Musk: For example, there should be no “HTS” [horizontal test stand] or “VTS” [vertical test stand] designations for test stands. Those are particularly dumb, as they contain unnecessary words. A “stand” at our test site is obviously a *test* stand. VTS-3 is four syllables compared with “Tripod,” which is two, so the bloody acronym version actually takes longer to say than the name!
- That's more a trait of initialisms, though. Acronyms are pronounceable as words, which can make their syllable count vastly lower than saying each letter by name. For instance the initials of "Vehicle Assembly Building" can be pronounced as a single-syllable-word which does save time.

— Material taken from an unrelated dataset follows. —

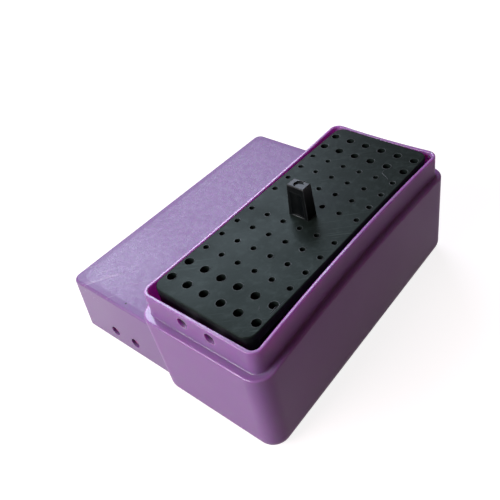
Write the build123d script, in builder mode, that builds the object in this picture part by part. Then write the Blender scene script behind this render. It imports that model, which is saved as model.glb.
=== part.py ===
"""Dental bur block: a moulded case, its lift-off cover standing beside it, and the loose rack.

The rack is a bench: a plate drilled for the bur shanks, on two end walls that stand on the case
floor, with a second plate of blind sockets between them and a post to lift it by. Millimetres,
+Z up. The origin is the middle of the case's underside, and the long side lies along Y.
"""
import os
from build123d import *

os.makedirs("parts", exist_ok=True)

# Bur holes: two halves of the grid, one each side of the handle
column_pitch = 6.35
row_pitch = 6.9
columns = 6
narrow_rows = 4           # rows nearest the handle, for 1.6 mm shanks
wide_rows = 2             # outermost rows, for 2.35 mm shanks
handle_gap = 11.5         # from the last row of one half to the first of the other
narrow_hole = 1.8
wide_hole = 2.8
shank_play = 0.1          # a socket is this much tighter than the hole above it

# Rack
side_margin = 2.325       # from the outer columns to the long edges of the plate
end_margin = 5.75         # from the outer rows to its ends
rack_corner = 3.4
rack_above_rim = 0.2      # the plate stands this much proud of the case
rack_round = 0.4
plate_thickness = 3.0
end_wall = 2.2
leg_return = 1.4          # the end walls turn this far along the long sides at the corners
leg_side = 1.8            # thickness of those returns
rack_shift_x = -0.65      # where the rack has settled in the case
rack_shift_y = 0.4
rack_turn = -1.0          # degrees about Z

# Case
rack_play_x = 1.75        # from the rack to the mouth of the case, on each side
rack_play_y = 1.5
neck_wall = 1.2
neck_height = 8.3
neck_corner = 3.4
neck_root = 0.3           # fillet where the neck meets the shoulder
shoulder_step_x = 2.25    # width of the shoulder that carries the cover, on the long sides
shoulder_step_y = 2.4     # and at the ends
shoulder_height = 34.1
shoulder_round = 0.5
case_corner = 5.8
case_draft = 0.6          # the underside is this much smaller on every side
foot_height = 5.4         # the underside and its rounding, below the drafted walls
foot_land = 0.4           # upright wall between the rounding and the drafted walls
floor = 2.5
rim_round = 0.4
cavity_draft = 0.15       # the cavity is this much smaller at the floor on every side
bow_right = 1.4           # the walls have warped inward by this much at their middle
bow_left = 0.7
bow_far = 0.8

# Steam vents, two in each end, in line when the cover is on
vent_diameter = 3.7
vent_spacing = 10.0
vent_height = 5.0         # above the shoulder, and above the cover's edge

# Cover
cover_inset_x = 0.8       # smaller than the case on each long side
cover_inset_y = 0.4       # and at each end
cover_wall = 1.0
cover_corner = 3.0
cover_draft = 0.9         # the top is this much smaller on every side
cover_round = 1.0
post_room = 0.2           # over the handle when the cover is on
cover_gap = 0.2           # between the cover and the case as they stand side by side
cover_shift = 4.0         # the cover stands this much further back than the case

# Socket plate, snapped into a groove in each end wall
socket_drop = 12.0        # from the top of the rack to the top of the socket plate
socket_plate_thickness = 4.0
socket_depth = 2.5
groove_depth = 0.9
plate_play = 0.1

# Handle
handle_height = 11.5
handle_foot_x = 7.3
handle_foot_y = 4.2
handle_top_x = 6.1
handle_top_y = 3.8
handle_round = 0.3
grip_width = 5.2          # the scoop in the front and back
grip_height = 8.8
grip_from_foot = 0.4
grip_depth = 0.7
dimple_diameter = 3.2
dimple_depth = 0.6
tang_x = 4.8
tang_y = 2.4
tang_play = 0.1
barb_reach = 0.5
barb_height = 1.8

# Worked out from the sizes above
column_x = [(column - (columns - 1) / 2) * column_pitch for column in range(columns)]
row_y = [handle_gap / 2 + row * row_pitch for row in range(narrow_rows + wide_rows)]
rack_width = 2 * (column_x[-1] + side_margin)
rack_length = 2 * (row_y[-1] + end_margin)
mouth_width = rack_width + 2 * rack_play_x
mouth_length = rack_length + 2 * rack_play_y
neck_width = mouth_width + 2 * neck_wall
neck_length = mouth_length + 2 * neck_wall
case_width = neck_width + 2 * shoulder_step_x
case_length = neck_length + 2 * shoulder_step_y
foot_width = case_width - 2 * case_draft
foot_length = case_length - 2 * case_draft
foot_round = foot_height - foot_land
bows = (bow_right, bow_left, bow_far)
rim_height = shoulder_height + neck_height
rack_height = rim_height + rack_above_rim - floor
cover_width = case_width - 2 * cover_inset_x
cover_length = case_length - 2 * cover_inset_y
cover_height = neck_height + rack_above_rim + handle_height + post_room + cover_wall
cover_centre = (-(foot_width + cover_width) / 2 - cover_gap, cover_shift)


def grid(rows):
    """Hole centres of these rows, in both halves of the rack."""
    return [(x, half * y) for half in (-1, 1) for y in rows for x in column_x]


narrow_centres = grid(row_y[:narrow_rows])
wide_centres = grid(row_y[narrow_rows:])


def side(start, end, inward):
    """One side, straight or bowed by this much along x and y at its middle."""
    if inward == (0, 0):
        return Line(start, end)
    middle = ((start[0] + end[0]) / 2 + inward[0], (start[1] + end[1]) / 2 + inward[1])
    return ThreePointArc(start, middle, end)


def outline(width, length, corner, inward=(0, 0, 0)):
    """Rounded rectangle whose right, left and far sides may bow inward."""
    x, y = width / 2, length / 2
    right, left, far = inward
    with BuildSketch(mode=Mode.PRIVATE) as shape:
        with BuildLine():
            Line((-x, -y), (x, -y))
            side((x, -y), (x, y), (-right, 0))
            side((x, y), (-x, y), (0, -far))
            side((-x, y), (-x, -y), (left, 0))
        make_face()
        fillet(shape.vertices(), corner)
    return shape.sketch


def face_at(part, height):
    """The flat face that lies at this height."""
    return part.faces().filter_by(Axis.Z).filter_by_position(Axis.Z, height - 0.01, height + 0.01)[0]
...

- Interplanetary Voyage: Their eventual goal is to enable the colonization of Mars.
- Meaningful Name: In Wernher von Braun's Project Mars the leader of the Martian society is named the Elon, spawning a number of Elon for Elon jokes.
- The Falcon family of rockets is named after the Millennium Falcon from Star Wars.
- Their autonomous spaceport drone ships ("Just Read The Instructions" and "Of Course I Still Love You") are named after starships from Iain M. Banks' The Culture novels.
- They ended the live webcast of CRS-9 with a shout-out to Pokémon Go.
- Stuff Blowing Up: The Falcon 9 landing attempts, complete with fireballs and sound, are better than the finest Hollywood creations.